Müzik şöleninin mimarı büyük şef Emir Nuhanoviç ise konuşmasında Suriye'de 2 yıldır süren savaşı sessiz kalanlara duyurmak için çaba sarf edeceklerini söyledi. Nuhanoviç, "Bu gece olacak olan konser daha önce 1994 yılında Saraybosna'da dünya kamuoyunun ilgisini çekmek için yapılmış bir konserdi. Şimdi de aynı konseri Suriye'de 2 yıldır süren savaş için gerçekleştireceğiz. Suriye'de yaşananları dünya medyasına duyurmak için çaba sarf edeceğiz" dedi.

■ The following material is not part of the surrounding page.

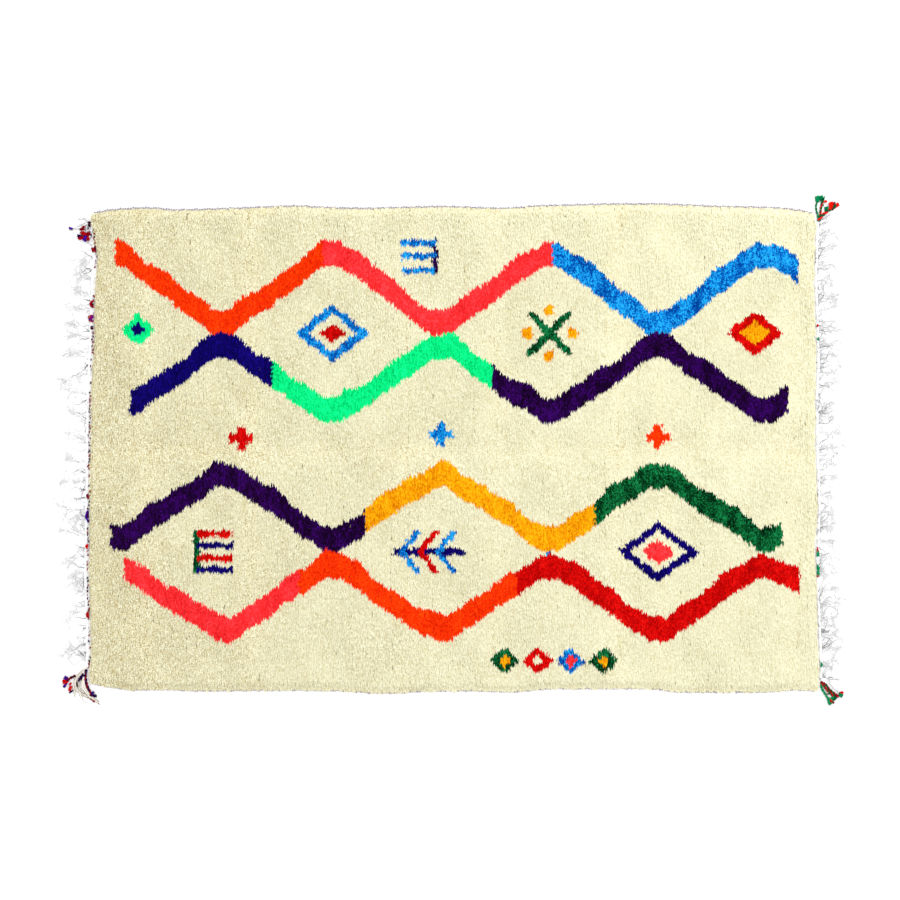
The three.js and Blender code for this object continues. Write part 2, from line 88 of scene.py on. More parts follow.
def linear(red: float, green: float, blue: float) -> Colour:
    """Turns a colour in steps of 0 to 255 into the linear one that a shader takes.

    Args:
        red: The red step.
        green: The green step.
        blue: The blue step.

    Returns:
        The linear colour, with an alpha of 1.
    """

    def channel(step: float) -> float:
        """Turns one channel's step into a linear value."""
        share = step / 255
        return share / 12.92 if share <= 0.04045 else ((share + 0.055) / 1.055) ** 2.4

    return channel(red), channel(green), channel(blue), 1.0


def ripple(x: Array, waves: Sequence[Pair]) -> Array:
    """Adds up a few sine waves.

    Args:
        x: Places along the waves.
        waves: The length and the start of each wave.

    Returns:
        A smooth, uneven value between about -1 and 1 for each place.
    """
    total = sum(np.sin(x * (TURN / length) + start) for length, start in waves)
    return total / len(waves)


def drift(x: Array, y: Array, size: float, start: float) -> Array:
    """Gives a soft, patchy value over the rug.

    Args:
        x: Places along the rug.
        y: Places across it.
        size: The usual size of a patch.
        start: Where the pattern of patches starts, so that two of them differ.

    Returns:
        A value between about -1 and 1 for each place.
    """
    # Odd factors keep the two bent waves from falling into step.
    bent_x = x / size + 1.7 * np.sin(y / (size * 1.3) + start)
    bent_y = y / size + 1.3 * np.sin(x / (size * 1.1) - 2 * start)
    return 0.5 * (np.sin(bent_x + 2.1 * start) + np.sin(bent_y + 0.7 * start))


def smooth_step(low: float, high: float, x: Array) -> Array:
    """Rises smoothly from 0 at one place to 1 at another.

    Args:
        low: Where it is still 0.
        high: Where it has reached 1.
        x: The places.

    Returns:
        The value at each place.
    """
    share = np.clip((x - low) / (high - low), 0, 1)
    return share * share * (3 - 2 * share)


def spaced(points: Array, rings: int) -> Array:
    """Spaces points evenly along a line of points.

    Args:
        points: The line.
        rings: How many points there shall be.

    Returns:
        The new points.
    """
    steps = np.linalg.norm(np.diff(points, axis=0), axis=1)
    places = np.concatenate([[0.0], np.cumsum(steps)])
    at = np.linspace(0, places[-1], rings)
    return np.stack([np.interp(at, places, axis) for axis in points.T], axis=1)


def wound(path: Array, reach: float | Array, pitch: float, start: float) -> Array:
    """Winds a yarn round a path.

    Args:
        path: The path's points.
        reach: How far the yarn's middle stays from the path.
        pitch: The length of one turn.
        start: The yarn's place round the path at its start, in radians.

    Returns:
        The yarn's points.
    """
    way = np.gradient(path, axis=0)
    way /= np.linalg.norm(way, axis=1, keepdims=True) + TINY
    side = np.cross(UP, way)
    side /= np.linalg.norm(side, axis=1, keepdims=True) + TINY
    upper = np.cross(way, side)
    steps = np.linalg.norm(np.diff(path, axis=0), axis=1)
    turn = start + TURN / pitch * np.concatenate([[0.0], np.cumsum(steps)])
    reach = np.broadcast_to(reach, turn.shape)
    return path + side * (reach * np.cos(turn))[:, None] + upper * (reach * np.sin(turn))[:, None]


def placed(name: str, data: bpy.types.ID) -> Piece:
    """Adds an object with some data to the scene."""
    thing = bpy.data.objects.new(name, data)
    bpy.context.scene.collection.objects.link(thing)
    return thing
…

Suriye'de yaşanan savaştan gelen Ali Moraly da yaşadıklarını şöyle anlattı: "İnsanlık trajedisinin, acının milliyeti olmaz. Herkesi ilgilendiren, dünya üzerindeki her insana dokunan bir gerçektir. Bu benim için çok büyük bir anlam taşıyor. Müziği Bosna'dan müzisyenlerle paylaşmak ki onlar 1994'te büyük acılar çekti. Modern dünyada yaşadılar bu gerçeği. Bu bana bugün Suriye'de yaşananları hatırlatıyor. Suriyelilerin Bosnalıların yaşadığı acıları yaşamasını istemiyorum. Bu konserle uluslar arası topluma bir mesaj vermek istiyoruz.'

Öte yandan konseri izlemeye gelen Türk sanat severlerden Melike Gökmen, Saraybosna halkının sanata yatkınlığı en yüksek halk olduğunu söyledi. Gökmen, "Saraybosna halkı sanata en yatkın halktır. Saraybosna halkının başına gelen maalesef şuanda Suriye halkının başına geliyor. Bu konuda çok yüksek bir duyarlılıkları var. Bugün Suriye'de ki insan Türkiye'de ki insan herkes aynı. Bütün sınırların ortadan kalktığı dönemler yaşıyoruz. Kimse artık zihinlerimize yapay sınırlar çizemez. Bu konserde aslında bunun bir göstergesidir. Bugün böyle bir konserin yapılıyor olması çok sevindirici." dedi.